Task objective –
Exactly repeat the full listing that follows.

Provided data –
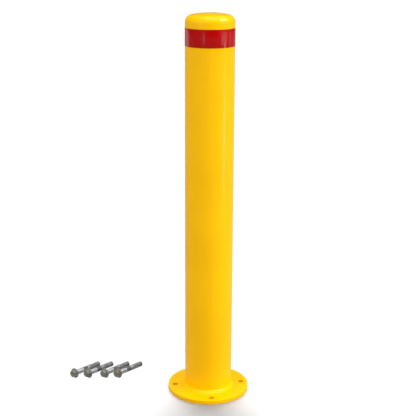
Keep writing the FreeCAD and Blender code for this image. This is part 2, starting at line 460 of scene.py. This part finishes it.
def copy_of(piece, name):
    twin = piece.copy()
    twin.data = piece.data.copy()
    twin.name = name
    bpy.context.collection.objects.link(twin)
    return twin


anchor_rolls = (4, -3, 0, -5)
anchor_places = []
for number, roll in enumerate(anchor_rolls, 1):
    joint = next(joint for joint in frame["joints"] if joint["name"] == f"anchor_{number}_bolt_turn")
    way = Vector(joint["axis"])
    heading = Matrix.Rotation(math.atan2(way.y, way.x), 4, "Z")
    tip_over = Matrix.Rotation(math.pi / 2 + math.asin(-way.z), 4, "Y")
    turn = Matrix.Rotation(math.radians(roll), 4, "Z")
    anchor_places.append(Matrix.Translation(joint["pos_m"]) @ heading @ tip_over @ turn)


def lay_anchors(master, piece_name, node_name, body_name, material):
    """Copies a piece of the anchor to each of the four places, and takes its master away."""
    for number, place in enumerate(anchor_places, 1):
        anchor = f"anchor_{number}_"
        piece = copy_of(master, anchor + piece_name)
        piece.matrix_world = place
        settle(piece)
        finish_as(piece, material, anchor + body_name, anchor + node_name)
    bpy.data.objects.remove(master)


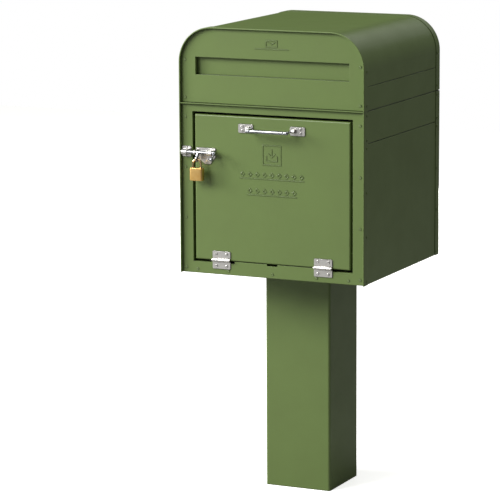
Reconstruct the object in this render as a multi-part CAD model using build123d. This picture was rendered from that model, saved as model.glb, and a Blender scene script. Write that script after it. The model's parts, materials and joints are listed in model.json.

Written response –
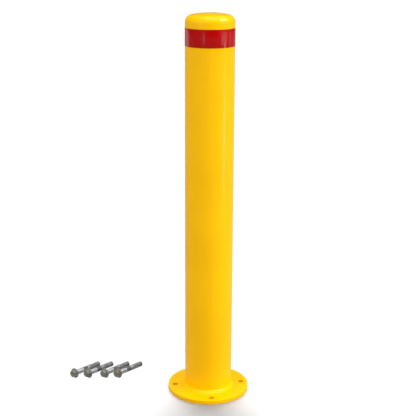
Keep writing the FreeCAD and Blender code for this image. This is part 2, starting at line 460 of scene.py. This part finishes it.
def copy_of(piece, name):
    twin = piece.copy()
    twin.data = piece.data.copy()
    twin.name = name
    bpy.context.collection.objects.link(twin)
    return twin


anchor_rolls = (4, -3, 0, -5)
anchor_places = []
for number, roll in enumerate(anchor_rolls, 1):
    joint = next(joint for joint in frame["joints"] if joint["name"] == f"anchor_{number}_bolt_turn")
    way = Vector(joint["axis"])
    heading = Matrix.Rotation(math.atan2(way.y, way.x), 4, "Z")
    tip_over = Matrix.Rotation(math.pi / 2 + math.asin(-way.z), 4, "Y")
    turn = Matrix.Rotation(math.radians(roll), 4, "Z")
    anchor_places.append(Matrix.Translation(joint["pos_m"]) @ heading @ tip_over @ turn)


def lay_anchors(master, piece_name, node_name, body_name, material):
    """Copies a piece of the anchor to each of the four places, and takes its master away."""
    for number, place in enumerate(anchor_places, 1):
        anchor = f"anchor_{number}_"
        piece = copy_of(master, anchor + piece_name)
        piece.matrix_world = place
        settle(piece)
        finish_as(piece, material, anchor + body_name, anchor + node_name)
    bpy.data.objects.remove(master)


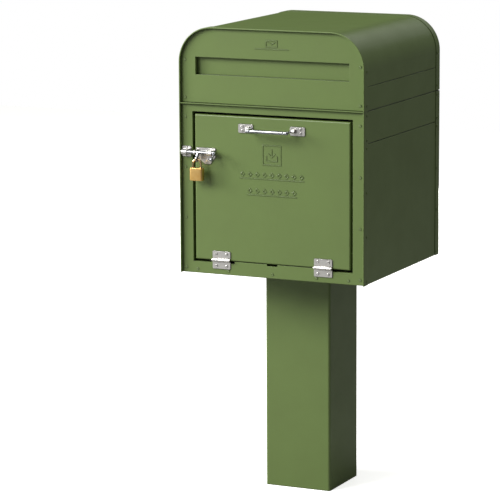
Reconstruct the object in this render as a multi-part CAD model using build123d. This picture was rendered from that model, saved as model.glb, and a Blender scene script. Write that script after it. The model's parts, materials and joints are listed in model.json.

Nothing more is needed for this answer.